The Poor Will be Among Us, and Corporations Will be Selling Them Crap!

Unilever products in Indonesia

New Orleans    When I wrote Citizen Wealth: Winning the Campaign to Save Working Families, with my editor’s encouragement I labored pretty hard to make the case that major corporations understood the importance of citizen wealth or income security for lower income families and some had in fact fine tuned their business models to live and die on that recognition.  The examples are easy to find in Wal-Mart, H&R Block, and many other consumer products, but the heart of my argument was that companies needed to play a better role in helping maintain and advance citizen wealth for working families and on the other hand predatory corporate players needed to be singled out and punished.

Given that background, it was with mixed feelings that I read with interest an article recently in the Wall Street Journal entitled, Multinationals Market to the Poor:  In Nations Such as Indonesia, Companies Find People at Poverty Line Are Steady Customers for Inexpensive Basics by Eric Bellman.   Reading the article was in some ways a depressing experience though.

Essentially, companies like Unilever, the consumer goods company known for its soap, shampoo, and food products in Indonesia, the worlds 4th most populous country and one of the poorest, has averaged annual sales growth of “more than 22% over each of the last five years.”  Sancoyo Antarikso at PT Unilever Indonesia argues that even in the recession, “we continued coming up with innovations that increase relevance, made our products more affordable, and even money-saving.”  I can’t even describe how much I hope that is true.
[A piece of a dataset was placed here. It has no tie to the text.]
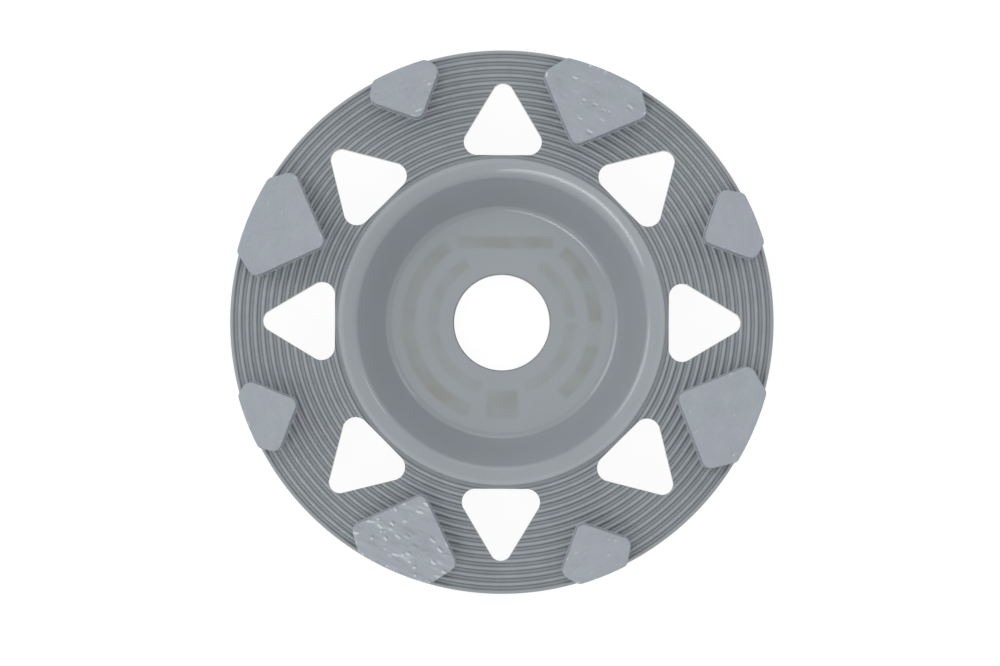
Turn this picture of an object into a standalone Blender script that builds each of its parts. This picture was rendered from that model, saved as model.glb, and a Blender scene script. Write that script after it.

But reading about Nestle’s strategy gives me pause, especially given long and troubled history and contemporary stories of Nestle’s role in pushing baby formula on poor mothers around the world and more recently its involvement with other chocolate makers in aiding and abetting child slavery in its contract plantations in the Ivory Coast.  Bellman’s description of their activity in Indonesia is chilling:

Nestle is rolling out a new chocolate snack in Indonesia that was developed by its global network of food engineers [this already sounds frightening!] with the less-affluent customer in mind.  The Crunch wafers are bite-size crispy chocolate-filled triangles that sell for 10 cents per palm-sized package.  Crunch wafers are inexpensive in part because they tap into the same process used to make breakfast cereals.  They also are easy to transport and don’t melt or crumble in their inflated plastic packaging.  It was a complicated engineering process to deliver something so rugged at a low price, but Nestle hopes if the snacks sell well in Indonesia, it can launch them in other developing markets.

Reading that paragraph, does anything sound good? Nutritious?  Even worth a dime?  OMG!!!

That’s not all.  Look at this:

Analysts have long argued that companies selling products and services to people earning less than $4 a day can outperform in tough times.  This is because consumers still must buy food, soap, and other basic goods when the economy is bad….Companies selling everything from cheese to diapers to frozen fish have discovered in Indonesia that they can turbocharge growth…by offering small package sizes that are more affordable to the poor who have limited spending money on any given day.

For the life of me a lot of that sounds like “regressive pricing.”  By that I mean like regressive taxation, charging the poor way more money by volume and weight for the same basic commodity that would be offered someone not strapped to the highs and lows of their daily income.

Too much of this sounds like it doesn’t build citizen wealth, but is plain predatory no matter what the claims.